→ Data
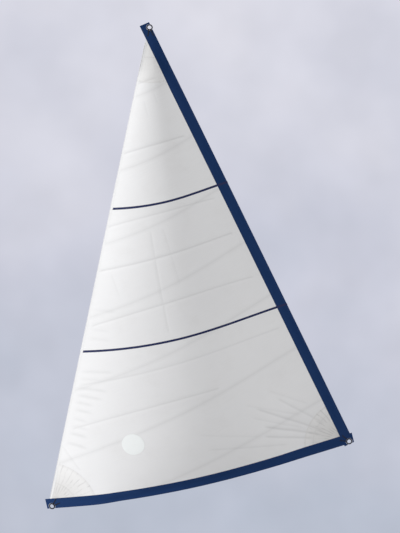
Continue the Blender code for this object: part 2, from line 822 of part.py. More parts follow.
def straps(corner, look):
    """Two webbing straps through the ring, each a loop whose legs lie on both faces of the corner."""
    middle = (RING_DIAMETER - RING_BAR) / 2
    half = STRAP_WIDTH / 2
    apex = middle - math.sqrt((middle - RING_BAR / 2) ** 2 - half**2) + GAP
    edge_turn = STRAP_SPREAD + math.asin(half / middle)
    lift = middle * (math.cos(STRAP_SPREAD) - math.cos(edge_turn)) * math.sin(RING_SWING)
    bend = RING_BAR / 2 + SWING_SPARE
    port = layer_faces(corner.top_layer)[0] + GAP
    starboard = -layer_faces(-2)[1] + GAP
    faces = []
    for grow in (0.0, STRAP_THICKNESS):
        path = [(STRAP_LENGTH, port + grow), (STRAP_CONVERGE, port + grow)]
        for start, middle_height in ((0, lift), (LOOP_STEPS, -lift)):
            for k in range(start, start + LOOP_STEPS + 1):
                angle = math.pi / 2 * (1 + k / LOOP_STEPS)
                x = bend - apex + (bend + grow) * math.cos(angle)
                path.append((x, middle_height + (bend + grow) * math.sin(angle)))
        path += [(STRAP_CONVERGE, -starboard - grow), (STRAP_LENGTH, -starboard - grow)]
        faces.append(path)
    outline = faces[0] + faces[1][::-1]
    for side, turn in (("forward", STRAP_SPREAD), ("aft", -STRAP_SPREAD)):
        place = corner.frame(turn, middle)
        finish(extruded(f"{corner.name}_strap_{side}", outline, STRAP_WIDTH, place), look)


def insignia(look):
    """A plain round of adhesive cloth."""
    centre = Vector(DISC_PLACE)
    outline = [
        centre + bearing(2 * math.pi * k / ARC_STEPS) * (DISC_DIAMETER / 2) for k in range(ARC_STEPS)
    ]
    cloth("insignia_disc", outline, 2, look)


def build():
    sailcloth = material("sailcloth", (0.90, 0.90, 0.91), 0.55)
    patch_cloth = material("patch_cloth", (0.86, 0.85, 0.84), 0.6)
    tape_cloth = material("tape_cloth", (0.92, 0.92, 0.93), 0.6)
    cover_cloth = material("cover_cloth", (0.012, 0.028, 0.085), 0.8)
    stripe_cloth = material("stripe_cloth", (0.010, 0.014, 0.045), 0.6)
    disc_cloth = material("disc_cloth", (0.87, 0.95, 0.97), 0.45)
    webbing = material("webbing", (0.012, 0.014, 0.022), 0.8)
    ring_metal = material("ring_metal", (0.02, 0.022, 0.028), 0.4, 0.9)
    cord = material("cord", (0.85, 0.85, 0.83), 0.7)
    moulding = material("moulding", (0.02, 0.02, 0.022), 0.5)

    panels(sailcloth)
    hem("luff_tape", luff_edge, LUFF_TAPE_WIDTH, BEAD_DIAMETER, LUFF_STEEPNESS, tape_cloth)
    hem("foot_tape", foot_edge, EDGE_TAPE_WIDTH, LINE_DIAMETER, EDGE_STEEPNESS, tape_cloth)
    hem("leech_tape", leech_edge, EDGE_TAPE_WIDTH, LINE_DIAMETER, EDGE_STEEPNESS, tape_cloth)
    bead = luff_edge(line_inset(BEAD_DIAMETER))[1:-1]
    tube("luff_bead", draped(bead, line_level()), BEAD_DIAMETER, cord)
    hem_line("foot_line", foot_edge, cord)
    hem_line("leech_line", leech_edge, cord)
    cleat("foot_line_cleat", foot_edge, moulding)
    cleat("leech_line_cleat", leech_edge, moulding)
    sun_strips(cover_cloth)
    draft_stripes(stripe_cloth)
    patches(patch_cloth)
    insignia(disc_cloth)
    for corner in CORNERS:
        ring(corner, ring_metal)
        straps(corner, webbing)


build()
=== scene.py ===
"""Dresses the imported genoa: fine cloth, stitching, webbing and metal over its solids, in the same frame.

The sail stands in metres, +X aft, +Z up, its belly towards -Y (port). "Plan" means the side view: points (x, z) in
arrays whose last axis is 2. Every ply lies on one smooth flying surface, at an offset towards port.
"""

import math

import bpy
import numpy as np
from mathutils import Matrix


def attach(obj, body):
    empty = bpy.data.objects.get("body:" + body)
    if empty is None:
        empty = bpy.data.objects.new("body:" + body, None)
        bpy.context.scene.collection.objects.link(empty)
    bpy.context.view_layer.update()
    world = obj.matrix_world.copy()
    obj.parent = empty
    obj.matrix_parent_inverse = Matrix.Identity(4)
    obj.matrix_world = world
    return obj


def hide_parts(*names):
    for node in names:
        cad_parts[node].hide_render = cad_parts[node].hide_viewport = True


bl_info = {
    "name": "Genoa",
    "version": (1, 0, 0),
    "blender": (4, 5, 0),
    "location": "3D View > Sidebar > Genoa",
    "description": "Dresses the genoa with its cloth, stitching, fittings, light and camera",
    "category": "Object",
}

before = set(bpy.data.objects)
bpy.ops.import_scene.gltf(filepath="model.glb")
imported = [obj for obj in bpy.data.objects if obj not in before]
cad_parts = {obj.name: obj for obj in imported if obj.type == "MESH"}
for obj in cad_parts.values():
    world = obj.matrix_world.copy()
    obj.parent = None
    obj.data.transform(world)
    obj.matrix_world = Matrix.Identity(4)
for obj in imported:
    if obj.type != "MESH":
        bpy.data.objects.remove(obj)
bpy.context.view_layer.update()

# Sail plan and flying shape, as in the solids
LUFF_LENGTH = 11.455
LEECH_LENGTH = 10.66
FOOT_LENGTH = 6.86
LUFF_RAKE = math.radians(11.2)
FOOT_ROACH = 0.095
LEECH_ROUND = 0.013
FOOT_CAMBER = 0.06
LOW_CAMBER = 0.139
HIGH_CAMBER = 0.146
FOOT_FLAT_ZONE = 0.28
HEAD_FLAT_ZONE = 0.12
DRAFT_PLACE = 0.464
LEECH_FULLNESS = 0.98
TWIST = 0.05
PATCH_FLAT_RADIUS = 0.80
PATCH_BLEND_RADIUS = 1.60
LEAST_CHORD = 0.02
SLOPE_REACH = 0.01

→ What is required
Quote word for word every line from the one that has "panels(sailcloth)" through the one that has "obj.parent = empty".

→ Reply
    panels(sailcloth)
    hem("luff_tape", luff_edge, LUFF_TAPE_WIDTH, BEAD_DIAMETER, LUFF_STEEPNESS, tape_cloth)
    hem("foot_tape", foot_edge, EDGE_TAPE_WIDTH, LINE_DIAMETER, EDGE_STEEPNESS, tape_cloth)
    hem("leech_tape", leech_edge, EDGE_TAPE_WIDTH, LINE_DIAMETER, EDGE_STEEPNESS, tape_cloth)
    bead = luff_edge(line_inset(BEAD_DIAMETER))[1:-1]
    tube("luff_bead", draped(bead, line_level()), BEAD_DIAMETER, cord)
    hem_line("foot_line", foot_edge, cord)
    hem_line("leech_line", leech_edge, cord)
    cleat("foot_line_cleat", foot_edge, moulding)
    cleat("leech_line_cleat", leech_edge, moulding)
    sun_strips(cover_cloth)
    draft_stripes(stripe_cloth)
    patches(patch_cloth)
    insignia(disc_cloth)
    for corner in CORNERS:
        ring(corner, ring_metal)
        straps(corner, webbing)


build()
=== scene.py ===
"""Dresses the imported genoa: fine cloth, stitching, webbing and metal over its solids, in the same frame.

The sail stands in metres, +X aft, +Z up, its belly towards -Y (port). "Plan" means the side view: points (x, z) in
arrays whose last axis is 2. Every ply lies on one smooth flying surface, at an offset towards port.
"""

import math

import bpy
import numpy as np
from mathutils import Matrix


def attach(obj, body):
    empty = bpy.data.objects.get("body:" + body)
    if empty is None:
        empty = bpy.data.objects.new("body:" + body, None)
        bpy.context.scene.collection.objects.link(empty)
    bpy.context.view_layer.update()
    world = obj.matrix_world.copy()
    obj.parent = empty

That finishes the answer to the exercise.